With two of every three of its high school freshmen dropping out before graduation, Cleveland Public Schools is one of the nation’s worst traditional public school systems. But the extent of the district’s academic failure extends beyond its regular classrooms. The district labels far too many of its children — especially young men — as learning disabled and keeps too many of them out of regular instruction. Considering that the “learning disabilities” are mostly issues that don’t prevent them from learning at the same rates as their peers, this means that many Cleveland students are being condemned to dropping out and lives of poverty.

Thirteen-point-five percent of Cleveland’s students in 2006 were labeled as learning disabled, according to the U.S. Department of Education. This is an increase over the 12 percent of students labeled learning disabled in 2000 — even as the district’s population has steadily declined. Even worse, almost all of them — 7,185 out of 7385 special education students — spend 60 percent or more of their school day outside of regular classroom instruction. This is important because special ed students are getting far-less-rigorous instruction than the already-abysmal instruction received by their peers in regular classrooms.
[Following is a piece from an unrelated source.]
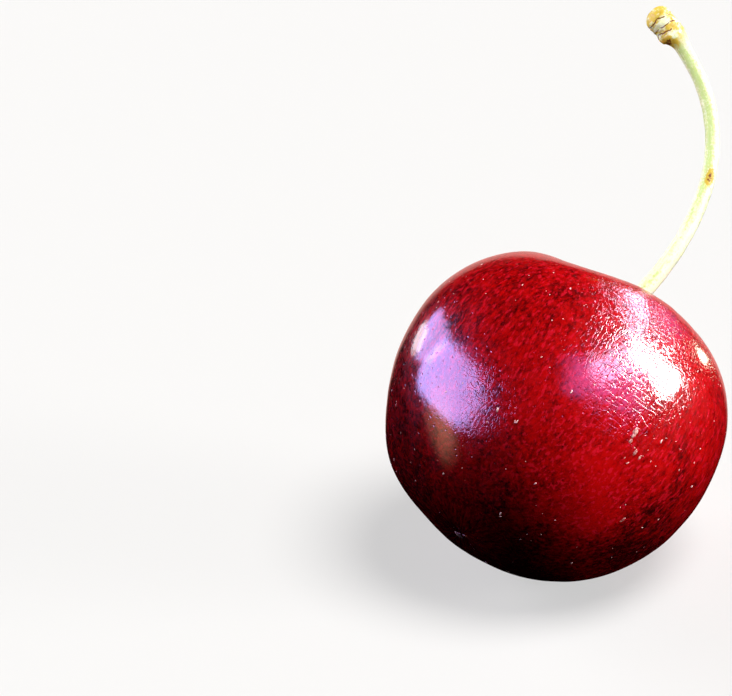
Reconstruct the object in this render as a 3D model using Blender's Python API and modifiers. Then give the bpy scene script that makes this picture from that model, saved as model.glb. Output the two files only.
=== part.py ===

For Cleveland’s male students, being part of special ed is almost a way of life. Nineteen percent of the district’s black male students and 16 percent of their white counterparts are labeled as special ed cases.  This is versus (an almost abysmal) 9.9 percent of black females and 9 percent of white females. Latino male students fare no better, despite their sparse presence: Fourteen percent of Latino males are labeled as either being mentally retarded, emotionally disturbed, stricken with a “specific learning disability” or considered developmentally delayed. Just 8 percent of Latino females are considered special ed cases.

As Cleveland debates a round of school reform measures — including the shutdown of eight local schools — the district and the parents who send their children to its schools should address this widespread condemnation of young children to abysmal education settings. The district’s status as a dropout factory won’t change until it comes to grips with the underlying reasons why so many students are being relegated to the proverbial short buses.